Kilka dni temu w sieci pojawił się nowy dokument o księżniczce popu. "Framing Britney Spears" opisuje nie tylko drogę na szczyt gwiazdy, ale również jej zawirowania związane z toksyczną relacją z ojcem, czy też problemy ze zdrowiem psychicznym. Nie mogło zabraknąć również wątku o jej głośnym rozstaniu z Justinem Timberlakiem.
Britney Spears i Justin Timberlake byli parą przez cztery lata, a ich bajeczny związek obserwował cały świat. Ten nie przetrwał próby czasu i zakończył się bolesnym rozstaniem. Mówiło się wówczas, że to wina piosenkarki, która miała okazać się niewierna. Mimo że sama zainteresowana nigdy nie potwierdziła tych spekulacji, media wzięły stronę Justina i okrzyknęły ją zdrajczynią. Dla 21-letniej wówczas Britney świat się załamał, a nowy teledysk byłego chłopaka, w którym łudząca podobna do niej aktorka go zdradza, tylko pogorszył sytuację. W dokumencie "Framing Britney Spears" dziennikarze zwrócili uwagę na niesprawiedliwą ocenę, jakiej wówczas została poddana Britney.
Ludzie traktowali ją jak "szkolną szmatę" - komentował dziennikarz Wesley Morris.
Po premierze filmu fani artystki wyrazili swoje niezadowolenie w mediach społecznościowych piosenkarza. Jak się okazuje, Britney Spears nie chciała, aby tak się stało. Osoba z jej otoczenia w rozmowie z "US Weekly" przyznała, że gwiazda nie chowa już urazy.
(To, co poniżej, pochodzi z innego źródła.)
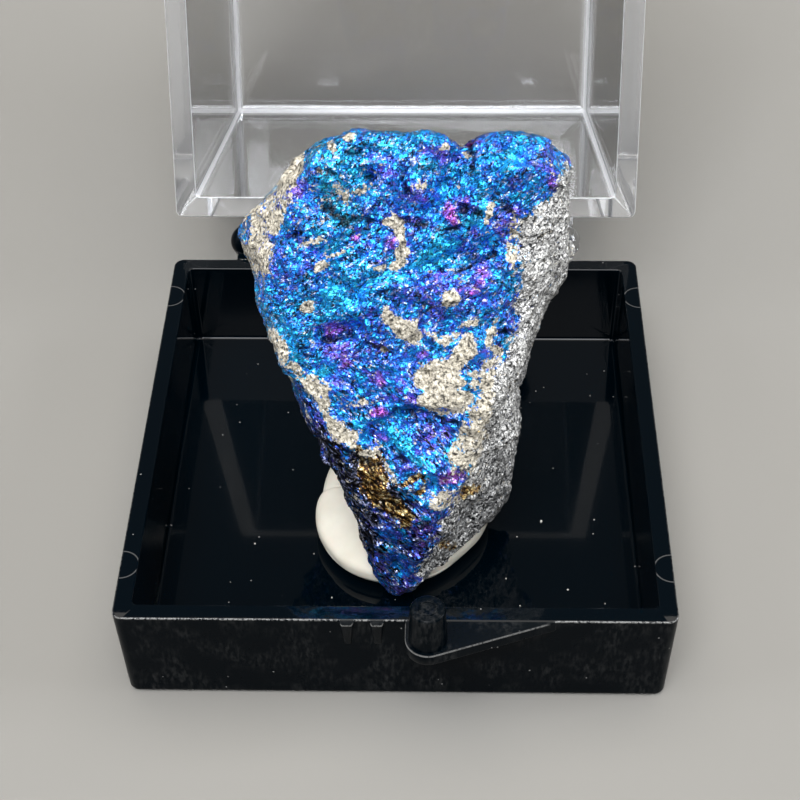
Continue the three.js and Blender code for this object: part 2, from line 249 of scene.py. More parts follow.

Przez lata Britney była obiektem różnych obelg, szczególnie w mediach społecznościowych. Ona nigdy nie chciałaby, aby jej fani atakowali jej byłego chłopaka. Nienawiść niczego nie rozwiąże, niezależnie od tego, co wydarzyło się w przeszłości. Britney nie ma pretensji do Justina z powodu tego, co powiedział lub zrobił. Czuje, że byli młodzi i zakochani i oboje robili głupie rzeczy, kiedy byli razem. Była załamana, kiedy się rozstali, ale teraz już o tym nie myśli - zdradza źródło magazynu.
Dokument "Framing Britney Spears" robi niemałą furorę w sieci. Myślicie, że Justin również skusi się na mały seans?